Friday, December 10, 2010

China: PBoC raises reserve requirement again

  • The People’s Bank of China (PBoC) has today raised the reserve requirement for commercial banks by 50bp. This is the third hike in the reserve requirement in less than two months. The hike was widely expected and, as PBoC did not raise its leading interest rate, it might be a relief for stock markets.
  • A rate hike this weekend now appears unlikely and PBoC might also be signalling a reluctance to raise interest rates. While we still expect a rate hike before year-end, the likelihood that it will not happen until Q1 11 has increased.
  • With growth accelerating and inflation poised to increase to 5.5% y/y in early 2011, there is an urgent need for less accommodative monetary policy in China.

Details
PBoC has again increased the reserve requirement ratio (RRR) for commercial banks by 50bp (effective 20 December). For major commercial banks, RRR now is 18.5%. This is the third hike in RRR in less than two months. Importantly, PBoC did not raise its benchmark lending and deposit rates. There has been increasing speculation that PBoC would raise its lending interest rates – possibly as soon as this weekend – after the release of several important data for November was brought forward from Monday to tomorrow.

Assessment and outlook
The hike in the reserve requirement comes as no surprise. PBoC has recently failed to absorb sufficient liquidity through its open market operations and for that reason it was widely expected to use the RRR tool instead. It might come as a slight relief for the stock market that PBoC did not raise its benchmark lending and deposit rates today. In light of today’s move, it now appears unlikely that there will be a rate hike this weekend. By not raising interest rates today, PBoC might also be signalling a reluctance to raise interest rates, partly because PBoC fears it will boost speculative hot money inflows into China. We still expect a 25bp rate hike before year-end, although the likelihood that PBoC will not raise interest rates until Q1 11 has increased.

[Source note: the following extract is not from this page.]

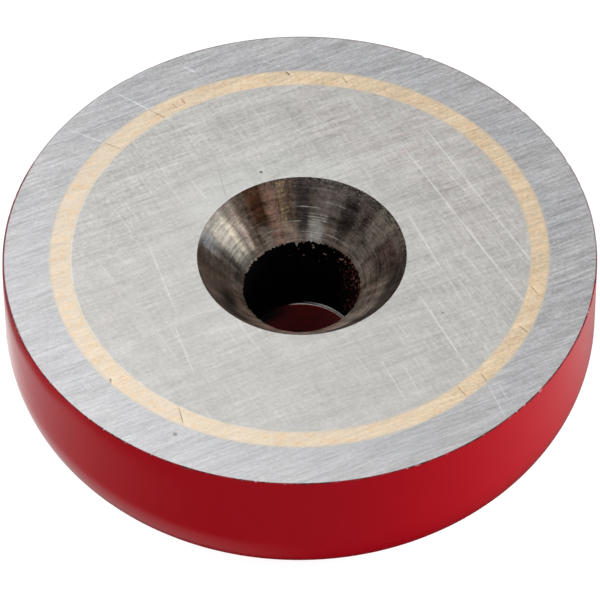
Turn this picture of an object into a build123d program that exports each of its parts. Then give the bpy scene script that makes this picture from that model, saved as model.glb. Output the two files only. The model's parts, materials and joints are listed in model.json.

Recent economic data suggests that China’s growth is again accelerating, see Flash Comment – China: Exports and imports surge in November and inflation is poised to reach 5.5% y/y in early 2011. That said, we do not expect a nasty surprise in the November inflation data to be released tomorrow (Danske Bank: 4.6% y/y, consensus: 4.7%, market speculation is that it could exceed 5% y/y). However, we do believe PBoC is behind the curve in its monetary tightening. Real deposit rates are currently negative and according to a simple Taylor rule based on current inflation and current output gap, PBoC’s benchmark lending rate should currently be 100bp higher (see chart). In our view, interest rates do matter in China, particularly for asset prices, and it will not be enough to curb lending growth. Data released earlier today showed that house prices have again started increasing, albeit the year-on-year growth in house prices continues to decline.

Chinese policymakers are this weekend convened for the important Central Economic Work Conference, where they will have to agree on macroeconomic targets for 2011. In the usual Chinese understatements, they will signal a shift in monetary policy from ‘moderately loose’ to ‘prudent’ and this will include lower targets for credit growth next year. In our view, it will eventually also include interest hikes (we expect four 25bp hikes over the next year) and a faster appreciation of CNY.